O mundo chateia com aparelhagens e aplicativos, smartphones e atualizações: é crucial necessitar, embora não possamos nos viciar em apelos consumistas, embora os comerciais nos cantem sereiamente duas toneladas de promoções imperdíveis, embora saibamos que a luz azul dos celulares e notes não nos deixam dormir, embora dormir para quê? se tem gente que está trabalhando muito, muito, muito? (trabalhando inclusive para adquirir aparelhagens, aplicativos, smartphones etc.). O mundo aguarda vigilantemente que nos tornemos maaaaagros enquanto comemos pelo menos duas castanhas, uma maçã, banana, abacate, ovo, atum, espinafre, chocolate, chia, lichia, quinoa, pitaia, atemoia, tudo regado a café e vinho tinto para acompanhar as receitas da Ana Maria Braga, todos os dias. O mundo recomenda que sejamos bastante incisivos, porém não, nunca se sabe quem está espiando as redes, e que participemos de todas as manifestações, porém de jeito nenhum, não é o momento. O mundo nos olha horrorizados se não temos mestrado ao menos (não tenho), se ao menos não o queremos (não quero), se não sonhamos uma vida acadêmica (não sonho), para em seguida emendar o olhar horrorizado com "é isso, minha filha, aquilo lá não é mole não". O mundo nos prefere tão casados, noivos e pegadores quanto solteiríssimos, alheios e independentes, e nos estimula a assumir a homossexualidade para sermos felizes, desde que não sejamos felizes em público e continuemos hétero. 

O mundo é um doido, um monstro de mil vozes, um Cérbero de milhões de cabeças, um Inspetor Bugiganga de opiniões, uma entidade que nos agride no atacado e afaga no varejo, uma força que nos pariu emocionalmente e não admite a paternidade, um Esquadrão Suicida que invade a gente para resolver os problemas criados por ele mesmo.

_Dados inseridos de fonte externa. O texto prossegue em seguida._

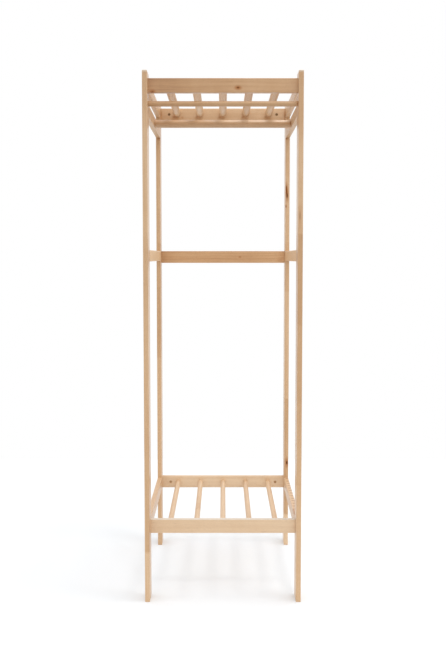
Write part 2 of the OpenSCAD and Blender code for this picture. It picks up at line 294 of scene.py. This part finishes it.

Seja quem for ou no que se manifeste, entretanto, o mundo não se satisfaz – nunca. Vai daí que, se pretendemos alguma sanidade, é totalmente insalubre abstratizar como Grande Oráculo um planeta que não consegue concordar sequer em ser redondo. Significa que não há caminho? Ao contrário, ou quase: significa que há caminhos, que cada um de nós é um pocket mundo com suas próprias necessidades e atmosferas (em torno de mim, por exemplo, não orbitam filhos nem WhatsApps), mas que integramos redondinhamente o mesmo sistema e giramos ao redor de determinadas estrelas comunitárias – os fatos, as ciências, os direitos, as justiças, os antipreconceitos. Afora essas estrelas comunitárias que não deixarão de nos sustentar e unir (embora alguns planetas desarvorados as neguem), não tenhamos a ilusão de uma órbita comum; a estrada que me serve lindamente faria um astro a meu lado explodir de desespero, e a dele talvez me fizesse desejar meteoros. Fundamental é não colidirmos, é dançarmos em harmonia coletiva nossas concretudes individuais, combinando que as únicas rotas proibidas são as ameaças a todos ou a alguém. 

O mundo não se satisfaz? que pena, se for um coleguinha de galáxia incomodado com o formato de nosso percurso; força aí, guerreiro. Já nos cabem suficientemente as pressões, tempestades, mudanças, eras, evoluções, gelos, degelos e gravidades de nossa própria translação.